# STATED GOAL
Within the records that follow, find every line containing the string "from". Copy those lines.

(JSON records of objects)
################
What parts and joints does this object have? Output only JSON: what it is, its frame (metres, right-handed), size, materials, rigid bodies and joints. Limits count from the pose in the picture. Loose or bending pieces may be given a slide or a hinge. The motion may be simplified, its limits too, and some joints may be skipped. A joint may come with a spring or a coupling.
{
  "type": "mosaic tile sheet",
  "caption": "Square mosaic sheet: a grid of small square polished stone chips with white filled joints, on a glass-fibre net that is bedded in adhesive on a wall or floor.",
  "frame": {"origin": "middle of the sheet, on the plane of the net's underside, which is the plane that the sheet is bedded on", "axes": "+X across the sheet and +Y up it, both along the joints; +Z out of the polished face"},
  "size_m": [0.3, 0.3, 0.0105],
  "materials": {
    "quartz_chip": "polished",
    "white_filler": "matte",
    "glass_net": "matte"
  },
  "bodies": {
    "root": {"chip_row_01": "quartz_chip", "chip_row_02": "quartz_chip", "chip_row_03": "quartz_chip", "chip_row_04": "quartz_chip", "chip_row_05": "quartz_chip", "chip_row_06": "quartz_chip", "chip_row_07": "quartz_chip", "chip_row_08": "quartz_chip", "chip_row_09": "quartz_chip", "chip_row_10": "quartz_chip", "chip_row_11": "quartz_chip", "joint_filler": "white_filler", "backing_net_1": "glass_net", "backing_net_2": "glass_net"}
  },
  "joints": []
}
################
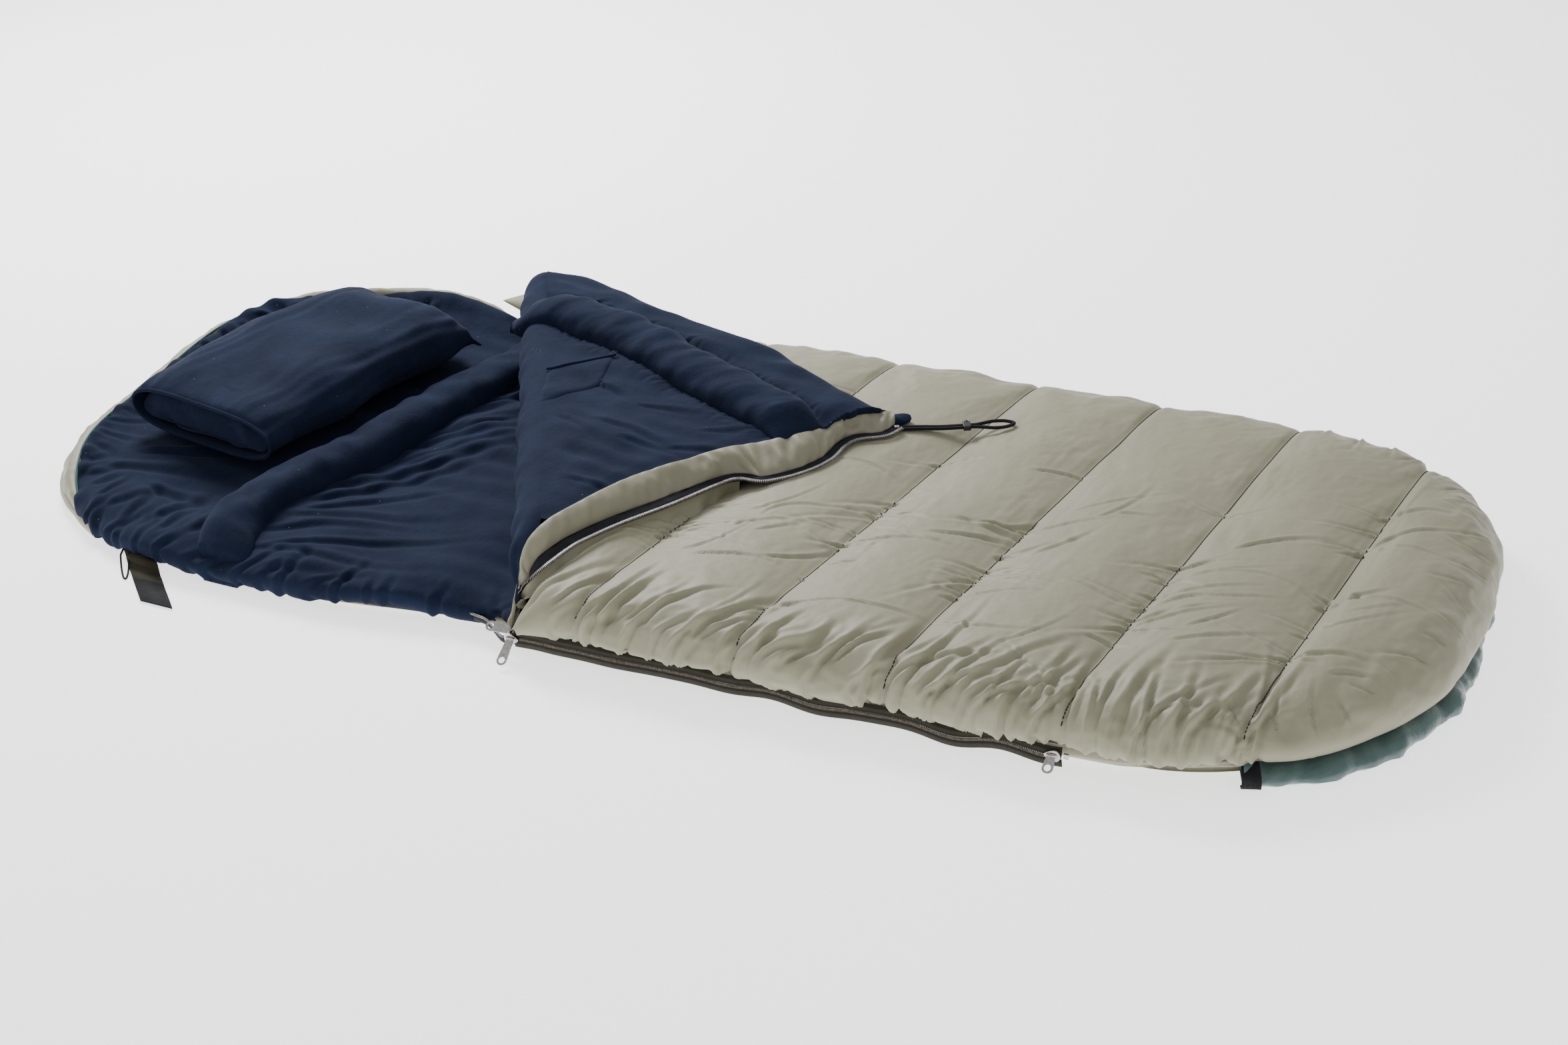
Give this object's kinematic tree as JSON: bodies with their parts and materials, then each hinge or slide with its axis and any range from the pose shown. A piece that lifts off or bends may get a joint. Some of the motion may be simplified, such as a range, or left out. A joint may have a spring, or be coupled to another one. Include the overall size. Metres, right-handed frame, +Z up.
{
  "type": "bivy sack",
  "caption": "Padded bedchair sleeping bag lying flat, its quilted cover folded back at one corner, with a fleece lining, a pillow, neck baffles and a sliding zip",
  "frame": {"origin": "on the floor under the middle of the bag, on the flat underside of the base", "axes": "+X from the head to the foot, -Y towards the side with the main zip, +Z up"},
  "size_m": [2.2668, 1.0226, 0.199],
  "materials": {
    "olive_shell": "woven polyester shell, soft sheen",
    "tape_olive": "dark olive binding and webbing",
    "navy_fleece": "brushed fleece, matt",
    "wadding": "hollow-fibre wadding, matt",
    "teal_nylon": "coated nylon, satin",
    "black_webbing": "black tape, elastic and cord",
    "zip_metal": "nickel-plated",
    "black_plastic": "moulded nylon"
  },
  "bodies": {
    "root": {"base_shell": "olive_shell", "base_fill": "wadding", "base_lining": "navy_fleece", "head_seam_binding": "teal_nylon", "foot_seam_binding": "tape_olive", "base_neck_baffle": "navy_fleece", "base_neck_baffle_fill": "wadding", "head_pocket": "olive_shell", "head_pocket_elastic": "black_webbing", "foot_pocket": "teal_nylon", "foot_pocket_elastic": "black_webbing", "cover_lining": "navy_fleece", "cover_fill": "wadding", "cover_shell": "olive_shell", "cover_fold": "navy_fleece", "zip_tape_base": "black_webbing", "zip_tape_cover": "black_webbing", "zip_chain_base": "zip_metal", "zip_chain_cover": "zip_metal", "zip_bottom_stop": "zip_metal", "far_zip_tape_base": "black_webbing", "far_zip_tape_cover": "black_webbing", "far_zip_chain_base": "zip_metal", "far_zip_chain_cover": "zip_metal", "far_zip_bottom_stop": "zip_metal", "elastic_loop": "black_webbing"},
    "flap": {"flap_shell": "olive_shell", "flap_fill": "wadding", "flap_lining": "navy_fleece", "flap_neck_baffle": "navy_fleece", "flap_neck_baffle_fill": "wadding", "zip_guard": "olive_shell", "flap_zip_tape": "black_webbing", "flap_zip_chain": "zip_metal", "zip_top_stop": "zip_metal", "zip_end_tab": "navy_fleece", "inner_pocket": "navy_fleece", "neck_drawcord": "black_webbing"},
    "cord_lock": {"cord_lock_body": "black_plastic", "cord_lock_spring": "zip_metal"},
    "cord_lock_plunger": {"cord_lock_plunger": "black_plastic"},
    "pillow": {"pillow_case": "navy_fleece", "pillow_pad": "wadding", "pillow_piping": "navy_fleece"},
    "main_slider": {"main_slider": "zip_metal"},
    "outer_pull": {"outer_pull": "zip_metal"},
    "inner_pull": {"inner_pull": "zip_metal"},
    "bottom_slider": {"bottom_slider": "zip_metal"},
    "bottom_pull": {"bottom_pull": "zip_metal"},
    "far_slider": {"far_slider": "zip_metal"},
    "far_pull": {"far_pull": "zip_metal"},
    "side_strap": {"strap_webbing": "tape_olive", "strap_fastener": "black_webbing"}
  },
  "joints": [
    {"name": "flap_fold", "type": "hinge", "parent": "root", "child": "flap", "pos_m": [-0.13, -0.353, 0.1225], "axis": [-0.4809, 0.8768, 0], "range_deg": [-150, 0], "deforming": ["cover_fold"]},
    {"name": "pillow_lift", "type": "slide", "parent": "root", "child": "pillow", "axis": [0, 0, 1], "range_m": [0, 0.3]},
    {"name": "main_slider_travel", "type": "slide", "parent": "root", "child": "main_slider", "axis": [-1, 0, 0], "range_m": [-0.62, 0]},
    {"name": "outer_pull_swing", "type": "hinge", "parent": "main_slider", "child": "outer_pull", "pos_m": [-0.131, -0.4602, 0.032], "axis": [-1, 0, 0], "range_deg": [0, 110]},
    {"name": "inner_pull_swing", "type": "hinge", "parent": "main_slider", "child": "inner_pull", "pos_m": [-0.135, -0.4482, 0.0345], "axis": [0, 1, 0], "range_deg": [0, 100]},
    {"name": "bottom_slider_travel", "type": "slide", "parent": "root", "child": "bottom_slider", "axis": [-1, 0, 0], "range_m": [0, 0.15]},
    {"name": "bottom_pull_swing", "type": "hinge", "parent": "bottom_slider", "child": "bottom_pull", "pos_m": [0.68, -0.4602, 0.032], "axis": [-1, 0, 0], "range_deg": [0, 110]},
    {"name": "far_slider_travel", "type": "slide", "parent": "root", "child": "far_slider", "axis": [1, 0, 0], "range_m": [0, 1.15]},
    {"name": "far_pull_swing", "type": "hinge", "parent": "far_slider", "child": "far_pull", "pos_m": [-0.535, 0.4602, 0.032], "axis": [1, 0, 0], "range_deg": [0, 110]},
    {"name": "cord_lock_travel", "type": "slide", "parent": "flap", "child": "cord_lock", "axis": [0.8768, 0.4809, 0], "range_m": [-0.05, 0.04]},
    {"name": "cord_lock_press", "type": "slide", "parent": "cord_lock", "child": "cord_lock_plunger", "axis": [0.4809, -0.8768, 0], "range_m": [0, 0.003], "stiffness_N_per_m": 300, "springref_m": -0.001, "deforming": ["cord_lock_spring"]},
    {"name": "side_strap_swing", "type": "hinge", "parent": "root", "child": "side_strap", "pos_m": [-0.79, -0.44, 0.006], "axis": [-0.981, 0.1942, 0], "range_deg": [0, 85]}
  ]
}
################
# FULL RESPONSE
What parts and joints does this object have? Output only JSON: what it is, its frame (metres, right-handed), size, materials, rigid bodies and joints. Limits count from the pose in the picture. Loose or bending pieces may be given a slide or a hinge. The motion may be simplified, its limits too, and some joints may be skipped. A joint may come with a spring or a coupling.
Give this object's kinematic tree as JSON: bodies with their parts and materials, then each hinge or slide with its axis and any range from the pose shown. A piece that lifts off or bends may get a joint. Some of the motion may be simplified, such as a range, or left out. A joint may have a spring, or be coupled to another one. Include the overall size. Metres, right-handed frame, +Z up.
  "frame": {"origin": "on the floor under the middle of the bag, on the flat underside of the base", "axes": "+X from the head to the foot, -Y towards the side with the main zip, +Z up"},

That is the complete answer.